I'd be interested to know whether LW readers, or adherents of our particular genus of self-optimization scheme more generally, had a different coefficient on that hyperbola than average before being exposed to LW-like ideas. Anecdotal evidence suggests that we'd discount less aggressively, but the sample's too small and unrepresentative for me to draw any reliable conclusions.
Pessimistically, I would expect exposure to LessWrong would not alter the coefficient of our entire reward scheme, but rather patch certain graphs, as it were
Some people would prefer being shocked to gaining ten pounds.
I think we need to differentiate between the utility function you might use to model your actions, and one you'd make for what you consciously think would be better. Essentially, akrasia is when the two contradict each other.
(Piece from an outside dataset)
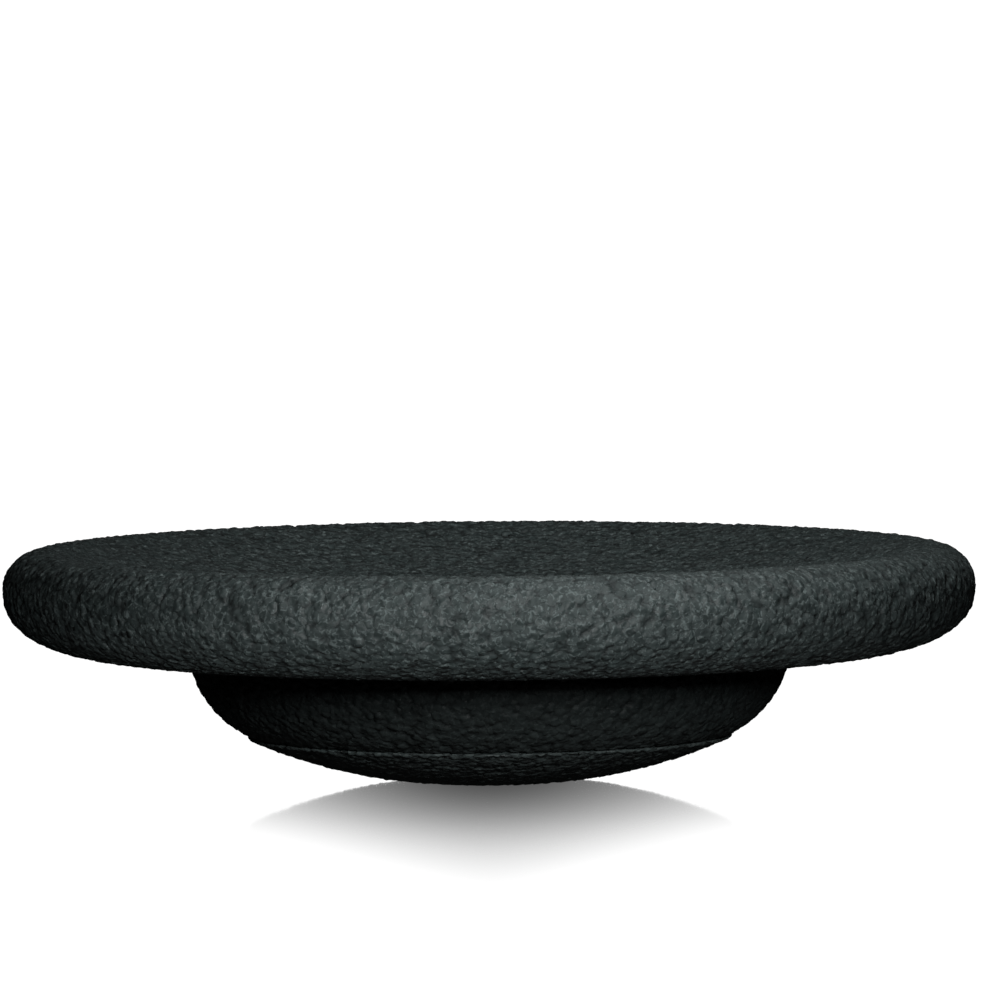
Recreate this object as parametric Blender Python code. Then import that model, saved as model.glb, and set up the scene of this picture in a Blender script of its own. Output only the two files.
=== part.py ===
"""A balance dome trainer: a dished foam deck on a bowl-shaped base with a curved rolling pad.

Three foam mouldings, each turned about the Z axis. The board stands on the pad's small flat at
z = 0, centred on the origin. Lengths are in metres.
"""

import math

import bmesh
import bpy

# Deck: a disc with a full-round rim and a shallow dish on top
DECK_RADIUS = 0.1975
DECK_THICKNESS = 0.0427     # flat underside to the rim's crest
RIM_ROLL_WIDTH = 0.016      # crest out to the widest ring
RIM_ROLL_DROP = 0.015       # crest down to the widest ring
UNDERSIDE_LEDGE = 0.018     # flat ring of the underside, left outside the dome
UNDERCUT_POWER = 2.5        # the curve from that ring up to the widest: 2 is an ellipse
DISH_DEPTH = 0.0254         # crest down to the dish's middle
DISH_LIP_RADIUS = 0.032     # roll from the crest into the dish

# Dome: the bowl between the deck and the pad
DOME_TOP_RADIUS = 0.1225
DOME_FOOT_RADIUS = 0.098
DOME_HEIGHT = 0.0333        # pad's edge up to the deck's underside
DOME_BULGE = 0.0053         # how far the side swells past a straight cone
DOME_SEAT_DEPTH = 0.006     # how far the dome's top sits inside the deck

# Rolling pad: the curved cap at the bottom
PAD_HEIGHT = 0.019          # floor to the pad's edge
PAD_PROUD = 0.0012          # step out past the dome's side
PAD_EDGE_ROUND = 0.0005     # soft corner on that step
PAD_SHOULDER_WIDTH = 0.0015 # ledge of the pad that the dome's foot sits on
PAD_FLAT_RADIUS = 0.015     # flat that it stands on
PAD_CURVE_POWER = 2.05      # how the cap rises from its flat to its edge
PAD_PLUG_DEPTH = 0.008      # how far the plug reaches up into the dome
PAD_PLUG_TAPER = math.radians(27)

GAP = 0.0003                # left between faces that meet

# How finely each stretch of a profile is divided
TURN_STEPS = 96             # round every piece
BOWL_STEPS = 9
LIP_STEPS = 3
ROLL_STEPS = 6
UNDERCUT_STEPS = 9
SIDE_STEPS = 9
EDGE_STEPS = 3
CAP_STEPS = 12

# Heights that follow from the sizes above
UNDERSIDE_Z = PAD_HEIGHT + DOME_HEIGHT
CREST_Z = UNDERSIDE_Z + DECK_THICKNESS


def arc_between(start, end, bulge, count):
    """Points along the circular arc from start to end that swells by bulge to its right."""
    chord = math.dist(start, end)
    radius = chord ** 2 / (8 * bulge) + bulge / 2
    half_angle = math.asin(chord / 2 / radius)
    along = ((end[0] - start[0]) / chord, (end[1] - start[1]) / chord)
    outward = (along[1], -along[0])
    points = []
    for i in range(count + 1):
        angle = half_angle * (2 * i / count - 1)
        run = chord / 2 + radius * math.sin(angle)
        rise = radius * (math.cos(angle) - math.cos(half_angle))
        points.append((
            start[0] + along[0] * run + outward[0] * rise,
            start[1] + along[1] * run + outward[1] * rise,
        ))
    return points


def dish_points():
    """The dish from its middle out to the crest: a spherical bowl, then a roll the other way."""
    crest_radius = DECK_RADIUS - RIM_ROLL_WIDTH
    # bowl and roll share one slope where they meet: (bowl + lip) * sin = crest, * (1 - cos) = depth
    slope = 2 * math.atan(DISH_DEPTH / crest_radius)
    bowl_radius = crest_radius / math.sin(slope) - DISH_LIP_RADIUS
    floor_z = CREST_Z - DISH_DEPTH
    points = []
    for i in range(BOWL_STEPS):
        angle = slope * i / BOWL_STEPS
        points.append((bowl_radius * math.sin(angle), floor_z + bowl_radius * (1 - math.cos(angle))))
    for i in range(LIP_STEPS + 1):
        angle = slope * (1 - i / LIP_STEPS)
        points.append((
            crest_radius - DISH_LIP_RADIUS * math.sin(angle),
            CREST_Z - DISH_LIP_RADIUS * (1 - math.cos(angle)),
        ))
    return points


def rim_points():
    """The rim from just past its crest, round its widest ring, to the flat underside."""
    widest_z = CREST_Z - RIM_ROLL_DROP
    points = []
    for i in range(1, ROLL_STEPS + 1):
        angle = math.pi / 2 * i / ROLL_STEPS
        points.append((
            DECK_RADIUS - RIM_ROLL_WIDTH * (1 - math.sin(angle)),
            widest_z + RIM_ROLL_DROP * math.cos(angle),
        ))
    undercut_width = DECK_RADIUS - UNDERSIDE_LEDGE - DOME_TOP_RADIUS
    undercut_drop = widest_z - UNDERSIDE_Z
    for i in range(1, UNDERCUT_STEPS + 1):
        angle = math.pi / 2 * i / UNDERCUT_STEPS
        inward = 1 - math.cos(angle) ** (2 / UNDERCUT_POWER)
        down = math.sin(angle) ** (2 / UNDERCUT_POWER)
        points.append((DECK_RADIUS - undercut_width * inward, widest_z - undercut_drop * down))
    return points


def deck_profile():
    """Dish, rim and underside, then the round seat for the dome's top."""
    seat_radius = DOME_TOP_RADIUS + GAP
    seat_z = UNDERSIDE_Z + DOME_SEAT_DEPTH + GAP
    seat = [(seat_radius, UNDERSIDE_Z), (seat_radius, seat_z), (0, seat_z)]
    return dish_points() + rim_points() + seat


def plug_ring(clearance, rise):
    """A point on the plug's tapered side, or clearance outside it, rise above the pad's edge."""
    root_radius = DOME_FOOT_RADIUS - PAD_SHOULDER_WIDTH + clearance / math.cos(PAD_PLUG_TAPER)
    return root_radius - rise * math.tan(PAD_PLUG_TAPER), PAD_HEIGHT + rise


def dome_profile():
    """Flat top, side down to the pad's edge, then the tapered socket for the pad's plug."""
    top_z = UNDERSIDE_Z + DOME_SEAT_DEPTH
    foot = (DOME_FOOT_RADIUS, PAD_HEIGHT + GAP)
    side = arc_between(foot, (DOME_TOP_RADIUS, UNDERSIDE_Z), DOME_BULGE, SIDE_STEPS)
    side.reverse()
    mouth = plug_ring(GAP, GAP)
    socket = plug_ring(GAP, PAD_PLUG_DEPTH + GAP)
    return [(0, top_z), (DOME_TOP_RADIUS, top_z)] + side + [mouth, socket, (0, socket[1])]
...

For the former, making a more complicated model would make perfect sense. For the latter, you'd probably pick something simpler, especially exponential or constant, so it doesn't require constantly changing your mind.
Isn't the fact that we perceive all the quantities on a logarithmic scale far wider than the specific effects? We find it again and again and again, from sound perception to explicit amount perception to this. (Note that it is an even wider claim than mattnewport's.) So the distance between 8 and 9 years is not the same as distance between 1 month and 1 year + 1 month because the logarithms' difference... erm... differs; and suggestion to give something "now" is then just as infinite as probability 1.
Present Self vs Future Self on the Wikipedia page for hyperbolic discounting seems interesting but has no citation or explanation or much of anything. Has anyone read about (or derived) any results around not caring as much about your future self turning into time discounting? Is it equivalent to hazard rate or something?
I love your posts. Exceptionally clear and interesting!